Patrick John Kelly

Frontly: Building an AI App Builder Before the Market Existed

Frontly started in 2021 as a straightforward no-code app builder. Nothing AI about it. Just a platform for building custom business applications without writing code.

Then ChatGPT launched in late November 2022, and everything changed.

I bought the frontly.ai domain and quickly shipped a new product: a platform where you could create reusable AI prompt templates with variables that appeared as simple forms. Your team fills out the form, the prompt runs behind it, and they get consistent AI-generated output without needing to write prompts themselves. No one was doing this yet. ChatGPT had just arrived and most people were still figuring out what it was.

But the prompt template product was just the starting point. Within weeks I realized the bigger opportunity was back in the core app builder. If I could let users add an “AI action” as a step in their applications, they could build tools that actually use AI - not just generate text, but integrate AI into real business workflows. So I went back to the platform and started building that.

By February 2023, ChatGPT was integrated directly into the builder. By April, I was demoing full AI app generation from a single prompt: describe what you want, and Frontly generates the pages, components, data models, and layouts. The generated apps were simple, but for early 2023, it was genuinely impressive. This was over a year before Lovable, Bolt, or “vibe coding” became mainstream concepts.

What people built

Frontly powered a lot of internal business tools. Custom data management systems, CRM-style platforms, workflow tools - the kind of applications where every business has slightly different needs and off-the-shelf software never quite fits. A lot of our best users were agencies building custom SaaS and internal tools for their clients, using Frontly to move fast without hiring developers.

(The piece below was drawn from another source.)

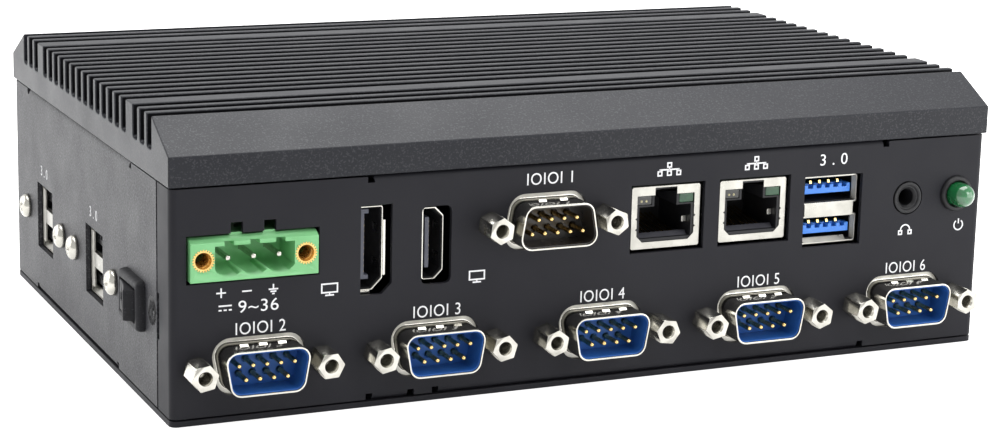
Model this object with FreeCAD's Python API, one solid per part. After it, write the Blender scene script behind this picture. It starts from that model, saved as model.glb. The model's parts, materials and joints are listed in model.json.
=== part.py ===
"""Fanless industrial computer: a finned aluminium heat sink closes a folded steel case.

Millimetres. The origin is the centre of the case's underside, +X is to the right as the
port panel is faced, the port panel faces -Y and +Z is up.
Every function makes one piece or one group of identical pieces; the last lines write
one STEP file for each.
"""
import FreeCAD, Part
import math
import os

from FreeCAD import Vector

# ---- driving dimensions -------------------------------------------------------------

case_width = 182.0
case_depth = 125.0
seam_height = 46.5          # underside of the heat sink, where the folded case meets it
heat_sink_height = 11.8
case_inset = 0.3            # the folded case stands this far inside the heat sink's outline
across = case_width / 182.0  # places across are given for a 182 mm case and spread with it

sheet = 1.0                 # folded panels
cover_sheet = 1.2           # bottom cover
bend_inside = 0.5
seam_gap = 0.35             # free edges of the folded panels stay this far off their neighbours
slide_gap = 0.1             # between overlapping sheets
flange_depth = 9.0
relief_width = 1.4
relief_height = 1.2

# heat sink
skirt_height = 5.9
bevel_run = 11.2
fin_slot_width = 3.1
fin_pitch = 4.9
fin_slot_depth = 6.65
fin_slot_corner = 0.9
centre_slots = 14
edge_slots = 3              # beyond each of the two wide ribs
wide_rib = 5.0
pedestal_size = 34.0
processor_centre = (-8.0 * across, 12.0)

# front panel's side wraps and their joggled screw tabs
wrap_length = 8.2
wrap_gap = 0.8
tab_height = 9.2
tab_centre_height = 20.0
tab_reach = 8.0
tab_screw_margin = 0.3

# flanges: where each starts and ends along its wall
front_top_flange = (-50.0 * across, 65.0 * across)
front_bottom_flanges = ((-50.0 * across, -42.6 * across), (-36.0 * across, 61.0 * across))
side_top_flange = (-34.6, 48.4)
side_bottom_flange = (-24.3, 41.7)
rear_flange = (-58.0 * across, 58.0 * across)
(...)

None of it was flashy. But that was the point. These were real tools solving real operational problems for real businesses, and many of them are still running in production today.

Growth

As a technical solo founder without much funding, I didn’t have a marketing team or a growth budget. I focused on the product, talked to customers daily, shipped fast, and used launches on AppSumo and Product Hunt to find users. That approach worked. 20,000+ monthly active users. $600K in sales. #1 Product of the Day on Product Hunt.

The users who stuck around validated the core idea: there’s a massive market of people who need custom applications but can’t or won’t write code, and AI can dramatically lower the barrier to building them.

The evolution

The platform went through several major phases, each one building on the last:

2021-2022: No-code app builder. A basic platform for building custom business applications. No AI, just drag-and-drop application building.

Dec 2022: AI prompt templates. Launched on frontly.ai. Reusable prompt templates with variables, presented as forms. Your team uses AI through consistent, tested prompts without needing to understand prompt engineering.

Early 2023: AI-enabled apps. Integrated ChatGPT into the core builder. Users could add AI actions to their applications, making the tools they built actually intelligent.

Mid 2023: AI app generation. Type a prompt, get an app. The generated apps were simple, but this was the first version of what the industry would later call “vibe coding.”

Early 2025: V2 vibe coding platform. A full rebuild with a more agentic experience. The AI generation pipeline now used a multi-step process with human review at each stage - the architecture I described in Chaining AI Prompts Before Agents Existed. Each generation step would pause, show the user what it created, let them edit and approve, then continue building on that validated output.

That last evolution - the multi-step pipeline with human-in-the-loop - was the most technically interesting work I did at Frontly, and it directly informed everything I’ve built since.

What happened

I raised $400K from investors including Andrew Wilkinson (Tiny Capital), which should have accelerated things. Instead, it added pressure to chase traction instead of going deep with a specific customer segment. I was building broadly when I should have been building specifically.

Then, in late 2024 and early 2025, the market exploded. Lovable and Bolt took off with dedicated teams and venture backing. Google launched AI app building tools. Replit shipped its agent. Even Figma launched an AI app builder. The space I’d helped pioneer was suddenly one of the most competitive markets in tech, and every new entrant had more resources than I did as a solo founder.

I’d been building AI-generated applications for over a year before any of them launched. But being early doesn’t matter if you can’t defend the position. And I knew, watching the wave of well-funded competitors arrive, that the window for Frontly to become a venture-scale company in this space had closed.

What I took from it

Frontly taught me two things that shaped everything I’ve built since.

First, early entry without focus is just a head start you waste. If I’d locked in on a narrow customer segment from day one - agencies building client tools, for example - I’d have built relationships and product depth that would have been hard for well-funded latecomers to replicate. Instead, I built broadly and got outscaled. The lesson wasn’t about timing. It was about specificity.

Second, AI does dramatically better with small, focused steps and human oversight than with single-shot generation. That insight came directly from building Frontly’s generation pipeline. Single-prompt app generation produced garbage. Multi-step generation with human review at each stage produced applications people actually used.